> _EXERCISE INSTRUCTIONS_:
Gather every line below where "Identity" appears.

> _PROVIDED MATERIAL_:
= = = = = = =

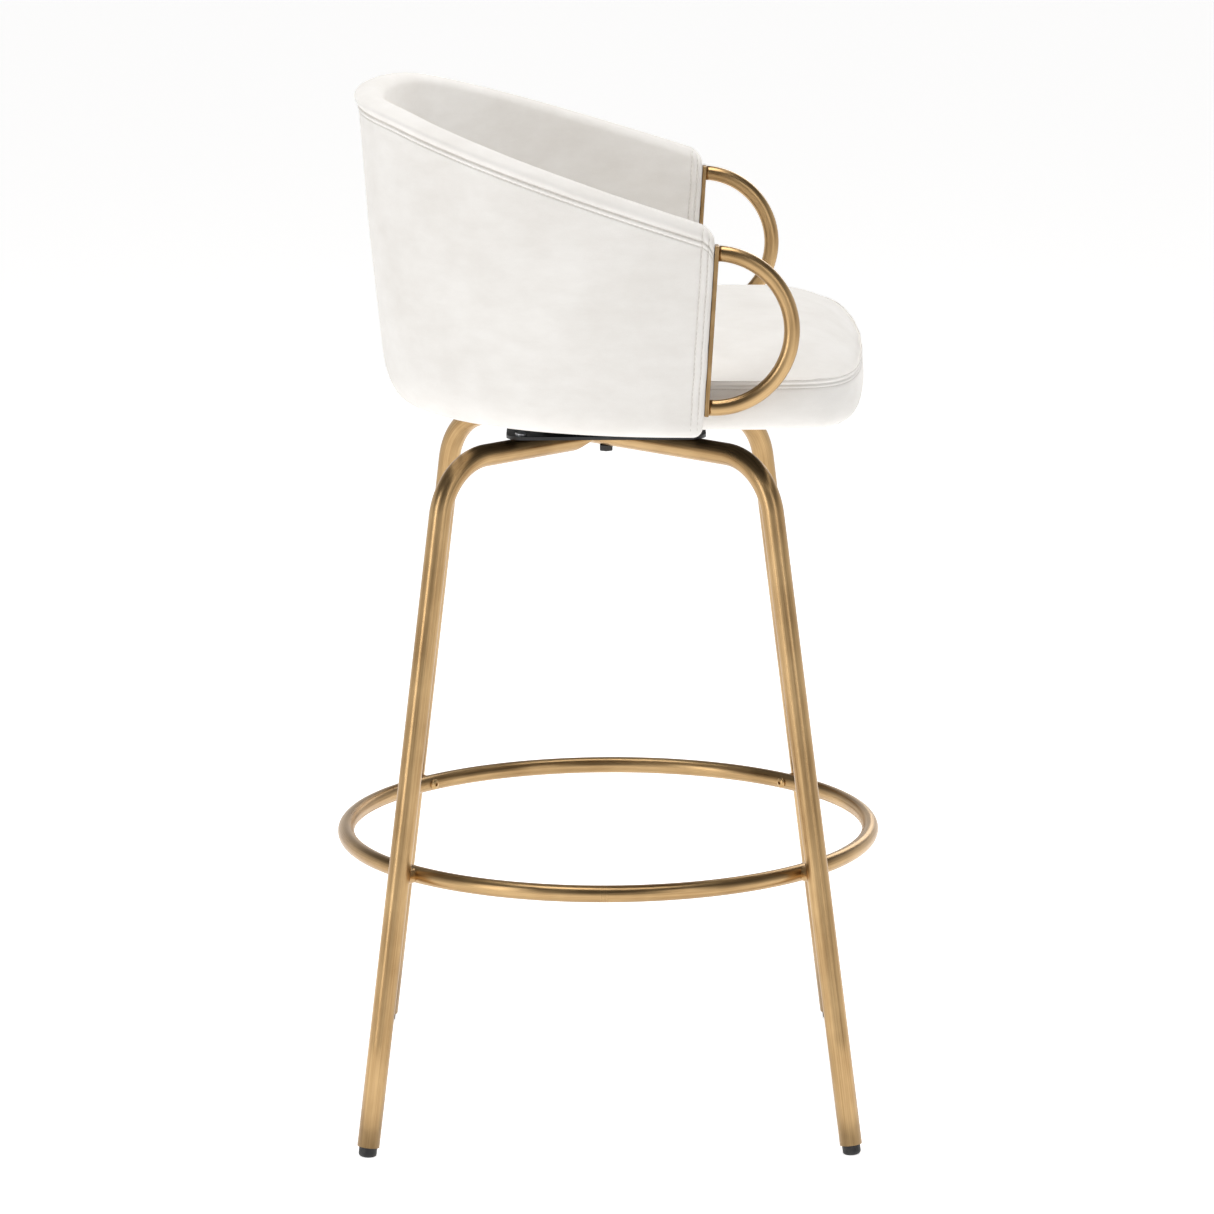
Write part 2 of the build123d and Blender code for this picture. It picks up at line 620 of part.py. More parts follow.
# ---- arm handles ----
for side, name in ((-1, "right"), (1, "left")):
    face = handle_plane(side)
    with BuildPart() as handle_strip:
        with BuildSketch(face):
            RectangleRounded(STRIP_WIDTH, 2 * (HANDLE_RADIUS + HANDLE_TUBE_RADIUS), STRIP_CORNER)
        extrude(amount=-STRIP_THICKNESS)
        add(strip_screws.part, mode=Mode.SUBTRACT)
    save(handle_strip, f"handle_strip_{name}")

    with BuildPart() as handle_tube:
        with BuildLine(Plane(origin=face.origin, x_dir=face.z_dir, z_dir=(-1, 0, 0))) as path:
            CenterArc((0, 0), HANDLE_RADIUS, -90, 180)
        with BuildSketch(Plane(origin=path.line @ 0, z_dir=path.line % 0)):
            Circle(HANDLE_TUBE_RADIUS)
            Circle(HANDLE_TUBE_RADIUS - HANDLE_TUBE_WALL, mode=Mode.SUBTRACT)
        sweep(path=path.line)
    save(handle_tube, f"handle_tube_{name}")
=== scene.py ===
from math import atan, cos, exp, hypot, pi, radians, sin, sqrt, tan

import bmesh
import bpy
import numpy as np
from mathutils import Matrix, Vector, noise


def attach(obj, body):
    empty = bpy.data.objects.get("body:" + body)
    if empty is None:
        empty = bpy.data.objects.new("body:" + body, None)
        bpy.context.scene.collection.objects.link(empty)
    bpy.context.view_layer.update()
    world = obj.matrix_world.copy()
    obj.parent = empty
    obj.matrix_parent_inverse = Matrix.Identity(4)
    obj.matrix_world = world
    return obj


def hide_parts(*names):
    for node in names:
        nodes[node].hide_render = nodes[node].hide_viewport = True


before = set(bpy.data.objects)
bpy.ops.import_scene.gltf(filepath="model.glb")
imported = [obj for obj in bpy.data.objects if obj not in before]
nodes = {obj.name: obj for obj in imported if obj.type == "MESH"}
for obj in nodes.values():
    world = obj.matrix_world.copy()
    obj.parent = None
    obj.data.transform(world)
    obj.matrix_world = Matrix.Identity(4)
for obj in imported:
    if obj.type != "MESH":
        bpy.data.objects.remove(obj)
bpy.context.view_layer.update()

# ---- Studio ----
# A wide pale floor and a pale room with a darker ceiling, which the metal reflects, lit by
# large soft lights: one each side, one overhead and one behind.
FLOOR_SIZE = 90
FLOOR_COLOUR = (0.90, 0.90, 0.90, 1)
FLOOR_GLOW = 0.86
ROOM_BRIGHT = (1.0, 1.0, 1.0, 1)
ROOM_DIM = (0.16, 0.155, 0.15, 1)
ROOM_STRENGTH = 1.0
ROOM_NEAR_SHARE = 0.42     # how bright the room is on the camera's side, which metal mirrors
ROOM_SIDE_FADE = (-0.5, 0.2)
ROOM_HEIGHT_FADE = (0.18, 0.50)
CAMERA_PLACE = (-4.933, 0.0, 1.5123)
CAMERA_PITCH = 0.2068
CAMERA_ROLL = -0.0049
CAMERA_LENS = 155.33

scene = bpy.context.scene
bpy.ops.object.select_all(action="DESELECT")
bpy.ops.mesh.primitive_plane_add(size=FLOOR_SIZE, location=(0, 0, 0))
floor = bpy.context.object
floor.name = "floor"
floor_paint = bpy.data.materials.new("floor_paint")
floor_paint.use_nodes = True
floor_shader = floor_paint.node_tree.nodes["Principled BSDF"]
floor_shader.inputs["Base Color"].default_value = FLOOR_COLOUR
floor_shader.inputs["Roughness"].default_value = 0.9
floor_shader.inputs["Emission Color"].default_value = FLOOR_COLOUR
floor_shader.inputs["Emission Strength"].default_value = FLOOR_GLOW
floor.data.materials.append(floor_paint)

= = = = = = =

> _THE COMPLETED TASK_:
    obj.matrix_parent_inverse = Matrix.Identity(4)
    obj.matrix_world = Matrix.Identity(4)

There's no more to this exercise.